Even if the arrangement helps Pakistan breathe easier, experts see a number of potential issues.

One is the risk of a U.S. backlash, particularly if Pakistan ends up purchasing oil from Russia above the $60 per barrel cap imposed by the Group of Seven as part of penalties on Moscow over its invasion of Ukraine.

Pakistani Prime Minister Shehbaz Sharif's government has sought to mend fences with the U.S. as it confronts the economic crisis as well as surging terrorism.

Derek Grossman, a senior defense analyst at Rand Corp., said U.S. policymakers might come down harder on Islamabad rhetorically and diplomatically by postponing meetings, although he said sanctions are probably not in the cards.

Michael Kugelman, director of the South Asia Institute at the Wilson Center, said Islamabad will hope that Washington understands this purchase is being made to help ease its acute economic problems. "I don't anticipate sanctions, but Pakistan's disadvantage is that it lacks the shield of a strategic partner, which would allow it to get free passes, as is the case with India," he said.

India -- a member of the Quadrilateral Security Dialogue with the U.S., Japan and Australia -- has significantly increased its dependence on Russian oil since the Ukraine war began.

A second challenge is that Russia will sell Pakistan unrefined oil, which will test the limited capacity of the importer's refineries. Aftab Zafar, an oil adviser in Islamabad, said that refining the Russian crude will cost between $2 and $5 per barrel, eating into the savings.

Moreover, the crude Russia is selling yields more furnace oil, versus diesel.

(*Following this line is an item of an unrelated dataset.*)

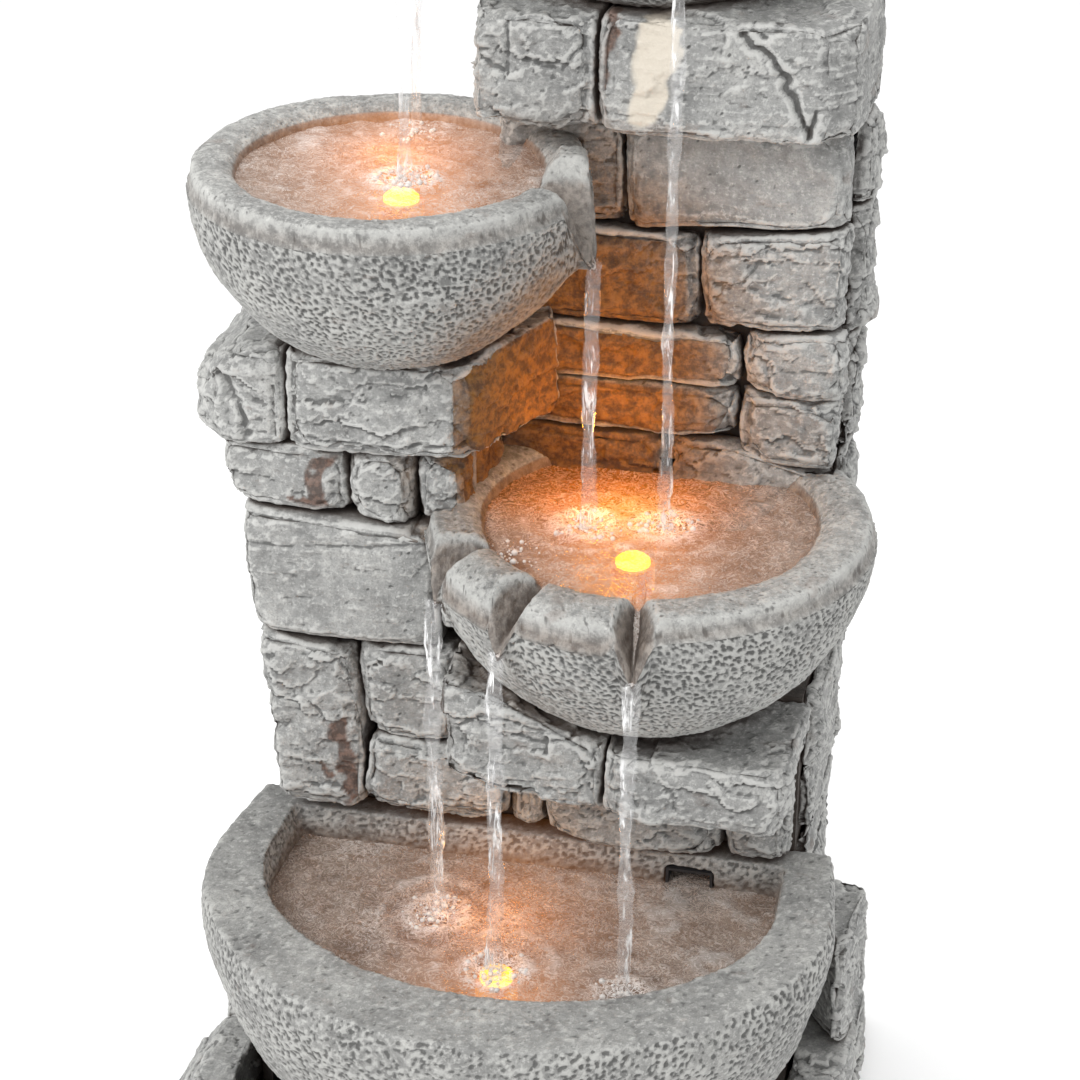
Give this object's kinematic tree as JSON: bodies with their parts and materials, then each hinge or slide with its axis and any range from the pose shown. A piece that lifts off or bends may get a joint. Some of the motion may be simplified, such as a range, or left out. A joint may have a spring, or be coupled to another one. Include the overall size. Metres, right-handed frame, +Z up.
{
  "type": "tiered water fountain",
  "caption": "Free-standing stacked-stone fountain: water falls from bowl to bowl down a stone tower into a wide basin, with lights under the water.",
  "frame": {"origin": "on the ground under the middle of the basin's width, where the rubber feet stand", "axes": "+Z up, +Y to the back of the tower, +X to the right seen from the front"},
  "size_m": [0.484, 0.4273, 0.943],
  "materials": {
    "split_stone": "matt cast stone with the relief of split slate, grey with pale worn arrises and brown shading in the joints",
    "cast_bowl": "matt cast stone, hammered and pitted, with flatter paler rims",
    "cast_shell": "matt glass-fibre and resin casting coloured as stone",
    "black_plastic": "satin moulded plastic",
    "black_rubber": "matt rubber",
    "cable_sheath": "smooth flexible sheath",
    "door_panel": "matt moulded panel coloured as stone",
    "knob_plastic": "blue moulded plastic",
    "hose_vinyl": "smooth flexible hose",
    "clamp_steel": "plain steel strip",
    "amber_lens": "translucent amber dome, lit",
    "lit_resin": "cloudy potting resin, lit amber from inside",
    "shaft_ceramic": "polished ceramic pin"
  },
  "bodies": {
    "root": {"base_plate": "black_plastic", "base_plinth": "cast_shell", "base_stones_front": "split_stone", "base_stones_left": "split_stone", "base_stones_right": "split_stone", "bowl_back_stones": "split_stone", "cable_gland": "black_plastic", "column_stone_b_left": "split_stone", "column_stone_b_right": "split_stone", "column_stone_c_left": "split_stone", "column_stone_c_right": "split_stone", "column_stone_d_left": "split_stone", "column_stone_d_right": "split_stone", "column_stone_e_left": "split_stone", "column_stone_e_right": "split_stone", "hose_clamps": "clamp_steel", "impeller_shaft": "shaft_ceramic", "junction_box": "black_plastic", "left_bowl": "cast_bowl", "left_ledge_inner": "split_stone", "left_ledge_outer": "split_stone", "left_side_stones": "split_stone", "light_grommets": "black_rubber", "light_housings": "lit_resin", "light_leads": "cable_sheath", "light_lenses": "amber_lens", "lower_basin": "cast_bowl", "nook_side_stones": "split_stone", "pier_block_big": "split_stone", "pier_block_low": "split_stone", "pier_block_middle": "split_stone", "pier_block_small": "split_stone", "pier_course_left": "split_stone", "pier_course_middle": "split_stone", "pier_course_right": "split_stone", "pond_wall_stones": "split_stone", "pump_cover": "black_plastic", "pump_housing": "black_plastic", "pump_lead": "cable_sheath", "pump_sump": "black_plastic", "right_bowl": "cast_bowl", "right_ledge_left": "split_stone", "right_ledge_right": "split_stone", "right_side_stones": "split_stone", "riser_hose": "hose_vinyl", "rubber_feet": "black_rubber", "suction_cups": "black_rubber", "tall_corner_stone": "split_stone", "top_bowl": "cast_bowl", "top_outlet": "black_plastic", "top_slab_left": "split_stone", "top_slab_right": "split_stone", "tower_core": "cast_shell"},
    "door": {"rear_door": "door_panel", "door_seal": "black_rubber"},
    "drain_stopper": {"drain_plug": "black_rubber"},
    "screen": {"inlet_screen": "black_plastic"},
    "strainer": {"pump_strainer": "black_plastic"},
    "rotor": {"impeller": "black_plastic"},
    "knob": {"flow_knob": "knob_plastic"}
  },
  "joints": [
    {"name": "door_lift_off", "type": "slide", "parent": "root", "child": "door", "axis": [0, 1, 0], "range_m": [0, 0.04]},
    {"name": "drain_plug_pull", "type": "slide", "parent": "root", "child": "drain_stopper", "axis": [0, 0, 1], "range_m": [0, 0.03]},
    {"name": "inlet_screen_pull", "type": "slide", "parent": "root", "child": "screen", "axis": [0, -1, 0], "range_m": [0, 0.03]},
    {"name": "strainer_pull", "type": "slide", "parent": "root", "child": "strainer", "axis": [0, -1, 0], "range_m": [0, 0.02]},
    {"name": "impeller_spin", "type": "hinge", "parent": "root", "child": "rotor", "pos_m": [0.02, 0.115, 0.145], "axis": [0, 1, 0], "continuous": true},
    {"name": "flow_knob_turn", "type": "hinge", "parent": "root", "child": "knob", "pos_m": [0.052, 0.128, 0.145], "axis": [1, 0, 0], "range_deg": [0, 90]}
  ]
}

Diesel is mostly used by the transportation sector whereas furnace oil is mainly used by power plants. According to the Oil and Gas Regulatory Authority's Report on the Regulated Petroleum Industry 2020-21, diesel made up 39% of Pakistan's oil consumption, and furnace oil was just 15%. This suggests Pakistan will end up with more furnace oil than it needs.

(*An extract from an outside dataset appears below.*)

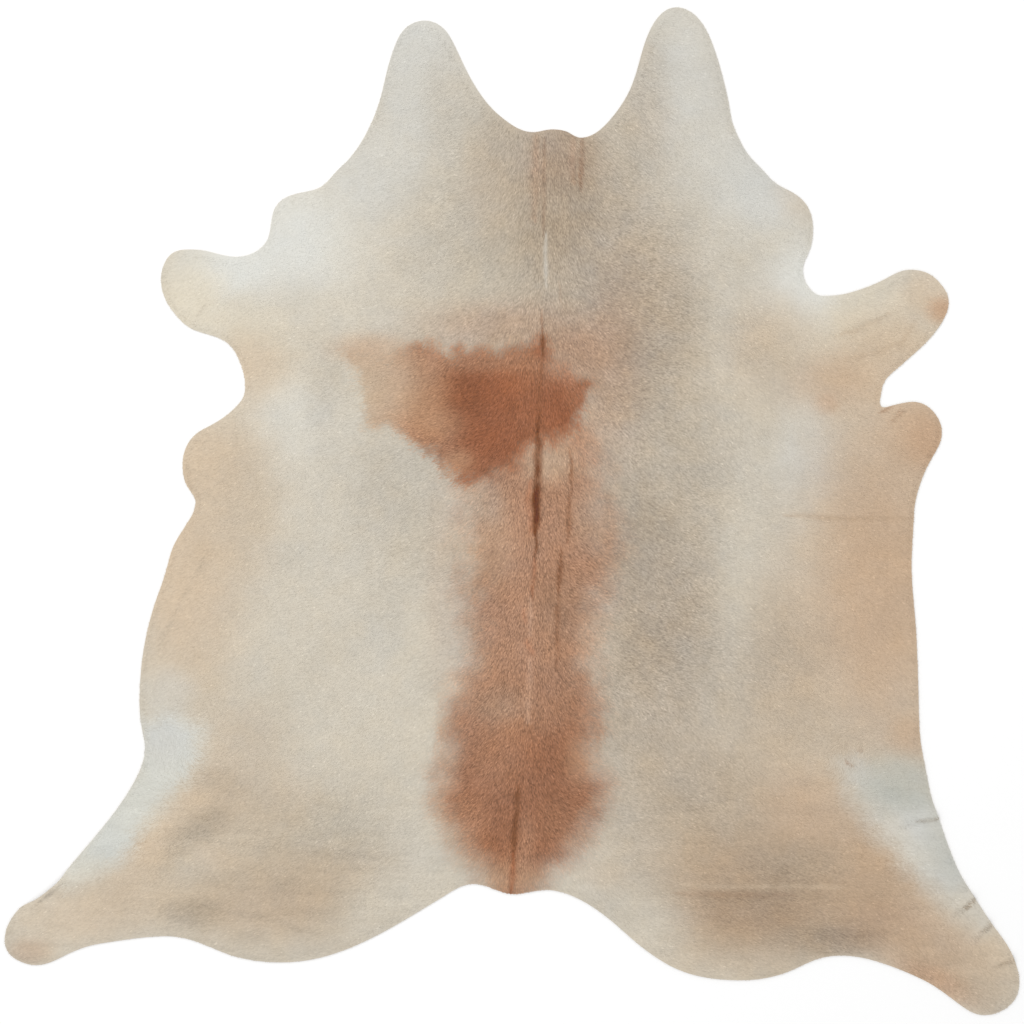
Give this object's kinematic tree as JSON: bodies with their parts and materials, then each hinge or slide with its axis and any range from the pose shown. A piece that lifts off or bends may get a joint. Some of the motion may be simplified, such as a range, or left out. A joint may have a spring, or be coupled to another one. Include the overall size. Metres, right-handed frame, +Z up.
{
  "type": "cowhide rug",
  "caption": "Hair-on cowhide rug lying flat, cut in the outline of the whole skin with ear flaps, forelegs and hind legs, with a cream coat and brown markings along its back.",
  "frame": {"origin": "on the floor, under the middle of the rug's box", "axes": "+Z up out of the hair side, +Y along the spine towards the neck, +X to the right seen from above"},
  "size_m": [2.212, 2.197, 0.0096],
  "materials": {
    "hide": "short flat-lying hair in cream and grey-beige with brown patches, dull satin sheen; bare suede on the underside"
  },
  "bodies": {
    "root": {"hide": "hide"}
  },
  "joints": []
}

Still, G.A. Sabri, a retired federal secretary for petroleum and natural resources, told Nikkei Asia that before placing such a huge order, Pakistan Refinery must have carried out its due diligence and made sure that the arrangement is feasible.

Sabri, who served for more than three decades dealing with Pakistan's petroleum sector, said the country could export the additional furnace oil below the market rate to earn revenue, helping to offset the additional refining costs.

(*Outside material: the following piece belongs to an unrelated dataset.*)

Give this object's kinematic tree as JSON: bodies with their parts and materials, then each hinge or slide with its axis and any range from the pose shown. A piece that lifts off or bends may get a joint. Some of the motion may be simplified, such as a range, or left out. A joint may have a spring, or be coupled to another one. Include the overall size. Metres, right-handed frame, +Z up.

But there is also a third challenge: Russia is reportedly asking for payment in its own rubles, Chinese yuan or United Arab Emirates dirham. Pakistan is not known to have reserves of these currencies. Neither Moscow nor Islamabad has said how they have agreed to work around this.

Bangladesh recently decided to pay Russia for a nuclear power plant in yuan, but it had been accumulating at least some of the Chinese currency.

Pakistan has little wiggle room, with foreign reserves of just $4.43 billion as it anxiously attempts to secure a deal with the IMF for a $1.1 billion tranche. That could help unlock other sources of funding.

Kugelman suggested Pakistan may be counting on credit or a loan from Russia, though he said the last thing Islamabad needs now is more debt.

Experts offered mixed assessments of the future prospects.

"The Pakistan government is importing Russian oil as a test run and they are exploring the feasibility of this arrangement," said oil expert Zafar. In his view, the government may not be completely sure of the arrangement working out.

Sabri, the former petroleum secretary, suggested that the arrangement with Russia could be deferred if it proves too complicated.

Kugelman said that this transaction is quite delicate for Islamabad. "Pakistan badly needs cheap oil, but it also doesn't want to antagonize key Western trade partners," he said, saying the government "will need to proceed carefully."